The Granada Tourism Board has now teamed up with Spain’s National Tourism Board and Turkish Airlines to hold the first ever international halal tourism conference in Spain. Taking place last week, the event brought together hotel groups, tour operators and tourism marketers from countries such as Saudi Arabia, Indonesia, Malaysia, Singapore, UAE, Turkey, France and the UK.
Following the conference, industry experts are now predicting that Andalucia will become a ‘hub of interest’ for Muslim holidaymakers.
Fazal Bahardeen, CEO of Crescentrating and HalalTrip – the world’s leading Halal travel website – told The Olive Press that Andalucia is ‘ideally positioned to capture a larger share of the growing Muslim market’.

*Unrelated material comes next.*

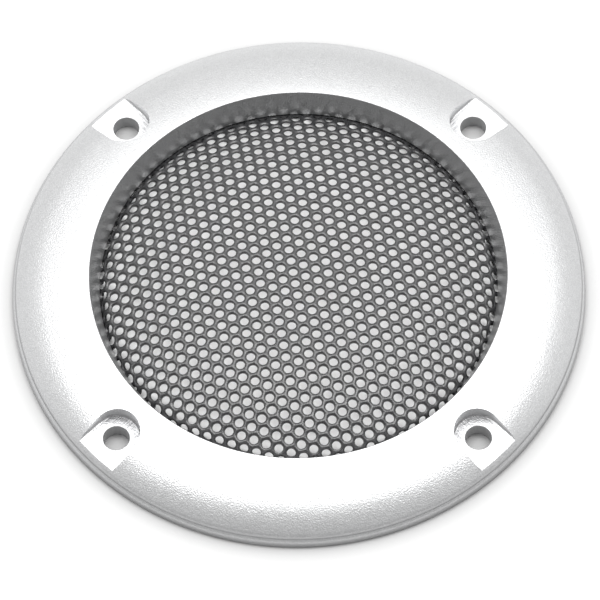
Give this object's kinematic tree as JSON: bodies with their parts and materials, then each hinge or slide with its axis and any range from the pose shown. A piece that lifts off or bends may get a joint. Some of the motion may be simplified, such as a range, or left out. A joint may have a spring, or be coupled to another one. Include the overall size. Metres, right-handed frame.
{
  "type": "loudspeaker grille cover",
  "caption": "Round silver trim ring with a domed black perforated mesh and open screw pockets, a protective cover for a small car loudspeaker or tweeter.",
  "frame": {"origin": "on the ring's axis, in the plane of the back face that lies on the panel", "axes": "+Z along the ring's axis towards the listener; the four screws stand on the diagonals between X and Y"},
  "size_m": [0.094, 0.094, 0.006],
  "materials": {
    "silver_paint": "satin metallic silver paint with a fine grain, on moulded ABS",
    "black_mesh": "semi-gloss black paint on perforated steel",
    "black_steel": "satin black paint on stamped steel"
  },
  "bodies": {
    "root": {"trim_ring": "silver_paint", "grille_mesh": "black_mesh", "retaining_ring": "black_steel"}
  },
  "joints": []
}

He added: “The Islamic heritage offered in Andalucia is unique. We are seeing a huge interest in exploring this region from Muslim travelers.
“Making minor adjustments, like the availability of halal food, will make it a must-visit destination for this segment of travellers.”
According to Turespa – Spain’s national tourism agency – 81,000 tourists from Saudi Arabia, the UAE, Qatar and Kuwait travelled to Spain last year, spending an average of €145 per night for a hotel room.
But Andalucia will also be looking to promote halal tours closer to home, with around half a million Muslims currently residing in Spain and over 14 million living in the EU.
The two-day conference welcomed over 300 delegates from across the world to discuss one of the fastest-growing sectors of the industry. After the conference, a two-day tour of Andalucia flaunted the region’s attributes as it seeks new ways to become more ‘Muslim-friendly’.